Séance du 25 mai 1999







M. le président. « Art. 15 bis. - I. - Les articles L. 1er et L. 2 du code des postes et télécommunications sont ainsi rédigés :
« Art. L. 1er . - Le service universel postal concourt à la cohésion sociale et au développement équilibré du territoire. Il est assuré dans le respect des principes d'égalité, de continuité et d'adaptabilité en recherchant la meilleure efficacité économique et sociale. Il garantit à tous les usagers, de manière permanente et sur l'ensemble du territoire national, des services postaux répondant à des normes de qualité déterminées. Ces services sont offerts à des prix abordables pour tous les utilisateurs.
« Il comprend des offres de services nationaux et transfrontières d'envois postaux d'un poids inférieur ou égal à 2 kilogrammes, de colis postaux jusqu'à 20 kilogrammes, d'envois recommandés et d'envois à valeur déclarée.
« Les services de levée et de distribution relevant du service universel postal sont assurés tous les jours ouvrables, sauf circonstances exceptionnelles.
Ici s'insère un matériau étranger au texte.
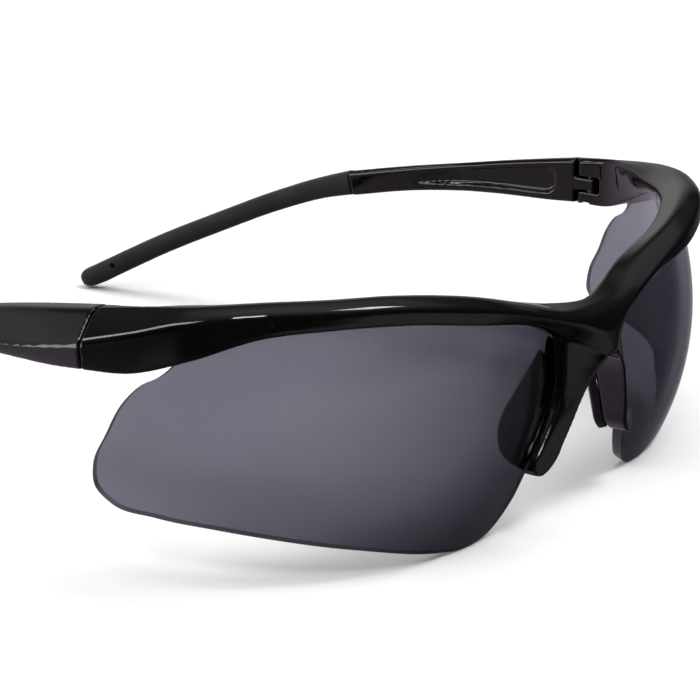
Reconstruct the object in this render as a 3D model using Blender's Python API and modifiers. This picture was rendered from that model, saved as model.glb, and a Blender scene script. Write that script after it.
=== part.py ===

« Art. L. 2 . - La Poste est le prestataire du service universel postal. Au titre des prestations relevant de ce service, elle est soumise à des obligations en matière de qualité des services, d'accessibilité à ces services, de traitement des réclamations des utilisateurs et, pour des prestations déterminées, de dédommagement, en cas de perte, de vol, de détérioration ou de non-respect des engagements de qualité du service. Elle est également soumise à des obligations comptables et d'information spécifiques.
« Les services nationaux et transfrontières d'envois de correspondance, que ce soit par courrier accéléré ou non, y compris le publipostage, d'un poids inférieur à 350 grammes et dont le prix est inférieur à cinq fois le tarif applicable à un envoi de correspondance du premier échelon de poids de la catégorie normalisée la plus rapide, sont réservés à La Poste.
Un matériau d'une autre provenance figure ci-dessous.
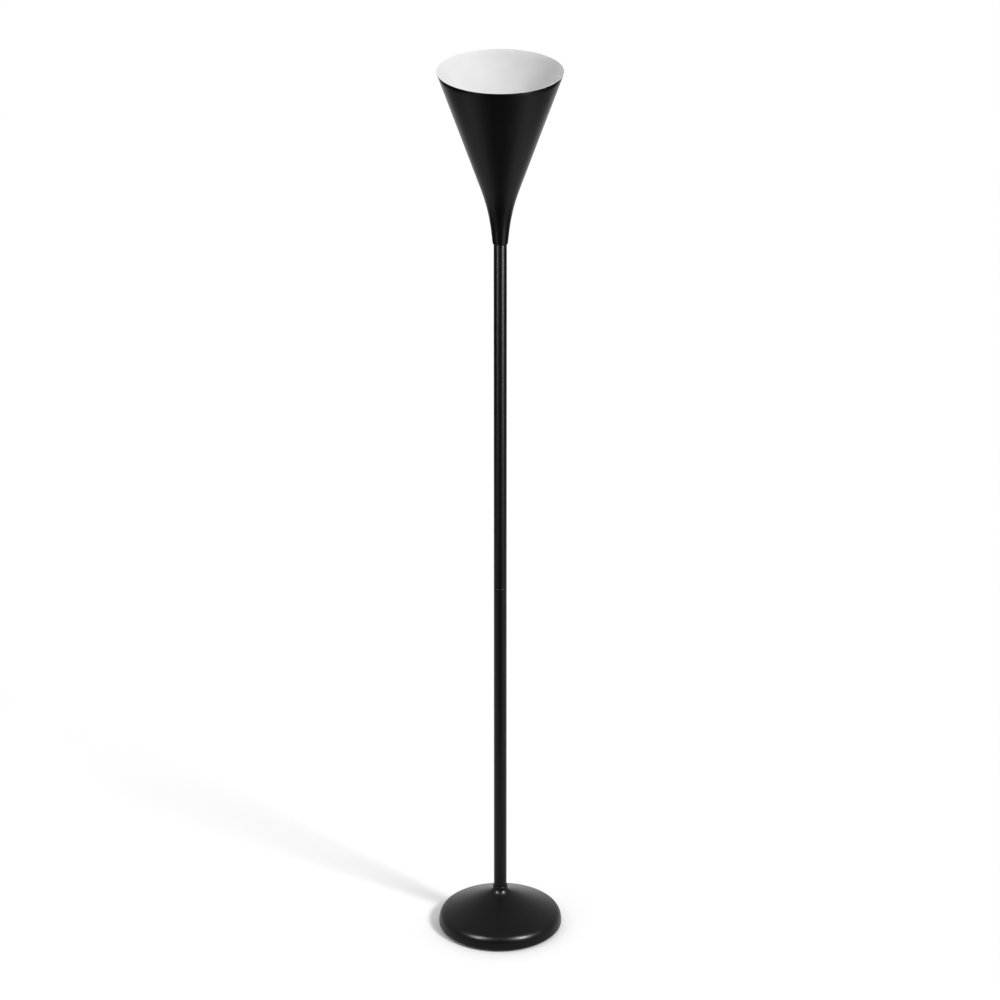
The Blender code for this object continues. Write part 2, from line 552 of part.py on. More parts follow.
# ---------------------------------------------------------------- bulb
def bulb(seat):
    """An A19 LED bulb, standing in the lampholder on its thread."""
    tip_z = seat + 2.0 * MM
    axis = group("bulb_assembly", tip_z)
    tip = [(0, 0)] + arc((0, 6.2 * MM), 6.2 * MM, -80, -42, 3) + [(4.6 * MM, 2.2 * MM), (0, 2.2 * MM)]
    turned("bulb_contact_tip", tip, SOLDER, axis, tip_z, SMALL)
    glass_z = tip_z + 2.2 * MM + FIT
    glass = [(0, 0), (5.5 * MM, 0), (11 * MM, 3 * MM), (11 * MM, 3.6 * MM), (0, 3.6 * MM)]
    turned("bulb_cap_insulator", glass, CAP_GLASS, axis, glass_z, SMALL)

    cap_z = glass_z + 3.6 * MM + FIT
    bore = CAP_THREAD_RADIUS - THREAD_DEPTH / 2 - 0.4 * MM
    step = CAP_HEIGHT / THREAD_RINGS
    threaded = [(CAP_THREAD_RADIUS, step * count) for count in range(THREAD_RINGS + 1)]
    bm = spun(threaded + [(bore, CAP_HEIGHT), (bore, 0)], THREAD_FACETS)
    rolled_thread(bm, CAP_THREAD_RADIUS, 0, CAP_HEIGHT - 5 * MM, cap_z, -1)
    add("bulb_cap_shell", bm, NICKEL, axis, (0, 0, cap_z))

    housing_z = cap_z + CAP_HEIGHT + FIT
    flank = bezier((13.3 * MM, 0), (15 * MM, 14 * MM), (25.5 * MM, 22 * MM), (HOUSING_RADIUS, HOUSING_HEIGHT), 5)
    turned("bulb_housing", sheet(flank, HOUSING_WALL), WHITE_PLASTIC, axis, housing_z)
    mouth_z = housing_z + HOUSING_HEIGHT
    turned("led_board", ring(1.5 * MM, 24.3 * MM, 1.6 * MM), BOARD_WHITE, axis, mouth_z - 3.5 * MM)
    driver = block((16 * MM, 1.2 * MM, 30 * MM))
    add("driver_board", driver, BOARD_GREEN, axis, (0, 0, mouth_z - 34.5 * MM))

    drop = math.sqrt(GLOBE_RADIUS ** 2 - HOUSING_RADIUS ** 2)
    opening = math.degrees(math.asin(drop / GLOBE_RADIUS))
    outer = arc((0, drop), GLOBE_RADIUS, -opening, 90, 9)
    inner = arc((0, drop), GLOBE_RADIUS - GLOBE_WALL, 90, -opening, 9)
    outer[-1] = (0, outer[-1][1])
    inner[0] = (0, inner[0][1])
    turned("bulb_globe", outer + inner, DIFFUSER, axis, mouth_z + FIT)


# ---------------------------------------------------------------- inner lead
def inner_lead(holder_z):
    """The two-core lead from the connector block, up through the pole, to the lampholder's terminals."""
    lead_top = holder_z + HOLDER_WALL - 2 * MM
    bend = []
    for r, z in arc((LEAD_BEND, BASE_NIPPLE_Z), LEAD_BEND, 270, 180, 8):
        bend.append((0, r, z))
    route = [(0, LEAD_START_Y, LEAD_RUN_Z)] + bend + [(0, 0, lead_top)]
    lead("inner_lead", route, LEAD_RADIUS, 3, LEAD_PVC, BASE_GROUP)

    block_bottom = POCKET_Z - FIT - BLOCK_SIZE[2]
    core_z = block_bottom + 3 * MM
    screw_underside = holder_z + HOLDER_CAP_HEIGHT + INSULATOR_RISE - TERMINAL_HEAD
    for side, core, material in ((-1, "live", CORE_BLACK), (1, "neutral", CORE_WHITE)):
        start = LEAD_START_Y + FIT
        front = BLOCK_Y - BLOCK_SIZE[1] / 2
        lower = bezier((side * TAIL_X, start, LEAD_RUN_Z), (side * TAIL_X, start + 6 * MM, LEAD_RUN_Z),
                       (side * BLOCK_POLE_X, front - 7 * MM, core_z), (side * BLOCK_POLE_X, front, core_z), 6)
        lower.append((side * BLOCK_POLE_X, front + 4 * MM, core_z))
        lead("block_core_" + core, lower, TAIL_RADIUS, 1, material, BASE_GROUP)
        end_z = screw_underside - FIT - TAIL_RADIUS
        upper = bezier((side * TAIL_X, 0, lead_top + FIT), (side * TAIL_X, 0, end_z),
                       (side * (TAIL_X + 1 * MM), 0, end_z), (side * TERMINAL_X, 0, end_z), 8)
        lead("holder_core_" + core, upper, TAIL_RADIUS, 1, material, SHADE_GROUP)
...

« Le service des envois recommandés dont l'utilisation est prescrite par un texte légal ou réglementaire est réservé à La Poste qui est soumise à ce titre à des obligations.
« Les dispositions d'application du présent chapitre sont fixées par décret en Conseil d'Etat après avis de la Commission supérieure du service public des postes et télécommunications. »
« II. - L'article L. 7 du même code est complété par les mots : "sans préjudice des dispositions de l'article L. 2".
« III. - Dans les articles L. 17, L. 20 et L. 28 du même code, la référence : "article L. 1er" est remplacée par la référence : "article L. 2".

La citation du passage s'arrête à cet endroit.